Would I rather be in Pasadena? Yeah, probably — last year, Supercon was a great experience, and it would have been fun to get together again and see everyone. But here we are, and I think we’ve all got to tip our hacker hats to the Remoticon organizers, for figuring out how to translate the in-person conference experience to the virtual space as well as they have.

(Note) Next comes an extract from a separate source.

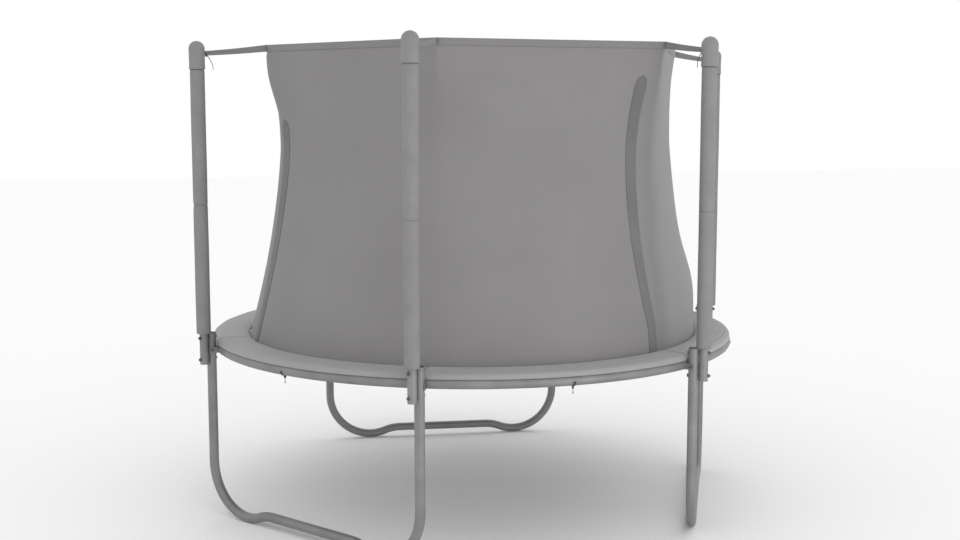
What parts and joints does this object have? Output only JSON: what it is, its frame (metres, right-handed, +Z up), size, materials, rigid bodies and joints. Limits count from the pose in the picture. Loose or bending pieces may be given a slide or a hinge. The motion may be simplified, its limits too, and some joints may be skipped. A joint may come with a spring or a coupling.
{
  "type": "garden trampoline",
  "caption": "Round garden trampoline: sprung mat in a tubular ring on W-shaped legs, with padded poles and a safety net strapped to the pole caps.",
  "frame": {"origin": "centre of the object's footprint on the ground, which is the centre of the jumping ring within a few millimetres", "axes": "+Z up; the rear leg, with the doorway seam beside it, faces nearly +Y; the other two legs face -144 and -25 degrees round from +X"},
  "size_m": [2.6126, 2.44, 2.1199],
  "materials": {
    "galvanised_tube": "satin zinc coating",
    "foam_sleeve": "matt closed-cell foam under a thin woven cover",
    "moulded_cap": "fine moulded grain",
    "webbing": "ribbed polyester webbing",
    "net_fabric": "close knitted polyester mesh",
    "net_band": "woven tape sewn on both edges",
    "fastener": "blackened zinc",
    "moulded_black": "matt moulded plastic",
    "mat_weave": "tight woven polypropylene",
    "spring_steel": "bright galvanised wire",
    "pad_cover": "coated woven cover over foam, sewn radial seams",
    "elastic_tie": "braided elastic with a wire hook"
  },
  "bodies": {
    "frame": {"ring_segment_1": "galvanised_tube", "ring_segment_2": "galvanised_tube", "ring_segment_3": "galvanised_tube", "ring_segment_4": "galvanised_tube", "ring_segment_5": "galvanised_tube", "ring_segment_6": "galvanised_tube", "leg_base_1": "galvanised_tube", "leg_base_2": "galvanised_tube", "leg_base_3": "galvanised_tube", "leg_upright_1": "galvanised_tube", "leg_upright_2": "galvanised_tube", "leg_upright_3": "galvanised_tube", "leg_upright_4": "galvanised_tube", "leg_upright_5": "galvanised_tube", "leg_upright_6": "galvanised_tube", "pole_lower_1": "galvanised_tube", "pole_lower_2": "galvanised_tube", "pole_lower_3": "galvanised_tube", "pole_lower_4": "galvanised_tube", "pole_lower_5": "galvanised_tube", "pole_lower_6": "galvanised_tube", "pole_upper_1": "galvanised_tube", "pole_upper_2": "galvanised_tube", "pole_upper_3": "galvanised_tube", "pole_upper_4": "galvanised_tube", "pole_upper_5": "galvanised_tube", "pole_upper_6": "galvanised_tube", "foam_sleeve_1": "foam_sleeve", "foam_sleeve_2": "foam_sleeve", "foam_sleeve_3": "foam_sleeve", "foam_sleeve_4": "foam_sleeve", "foam_sleeve_5": "foam_sleeve", "foam_sleeve_6": "foam_sleeve", "pole_cap_1": "moulded_cap", "pole_cap_2": "moulded_cap", "pole_cap_3": "moulded_cap", "pole_cap_4": "moulded_cap", "pole_cap_5": "moulded_cap", "pole_cap_6": "moulded_cap", "corner_strap_1": "webbing", "corner_strap_2": "webbing", "corner_strap_3": "webbing", "corner_strap_4": "webbing", "corner_strap_5": "webbing", "corner_strap_6": "webbing", "net_panel_1": "net_fabric", "net_panel_2": "net_fabric", "net_panel_3": "net_fabric", "frame_bolts": "fastener", "pole_bolts": "fastener", "nuts": "fastener", "pole_saddles": "moulded_black", "springs": "spring_steel", "spring_pad": "pad_cover", "pad_ties": "elastic_tie", "seam_bands": "net_band"},
    "mat": {"jumping_mat": "mat_weave", "mat_rings": "spring_steel"},
    "door_slider": {"door_slider": "moulded_black"}
  },
  "joints": [
    {"name": "mat_bounce", "type": "slide", "parent": "frame", "child": "mat", "axis": [0, 0, 1], "range_m": [-0.15, 0], "stiffness_N_per_m": 6000, "springref_m": 0.03, "deforming": ["springs"]},
    {"name": "door_zip", "type": "slide", "parent": "frame", "child": "door_slider", "axis": [0.0102, -0.0076, 0.9999], "range_m": [0, 0.42]}
  ]
}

The impact of going to a museum and standing in the presence of a piece of art or a historic artifact is hard to overstate. I once went to an exhibit of artifacts from Pompeii, and was absolutely floored to gaze upon a 2,000-year-old loaf of bread that was preserved by the volcanic eruption of 79 AD. But not everyone can get to see such treasures, which is why Scan the World was started. The project aims to collect 3D scans of all kinds of art and artifacts so that people can potentially print them for study. Their collection is huge and seems to concentrate on classic sculptures — Michelangelo’s David is there, as are the Venus de Milo, the Pieta, and Rodin’s Thinker. But there are examples from architecture, anatomy, and history. The collection seems worth browsing through and worth contributing to if you’re so inclined.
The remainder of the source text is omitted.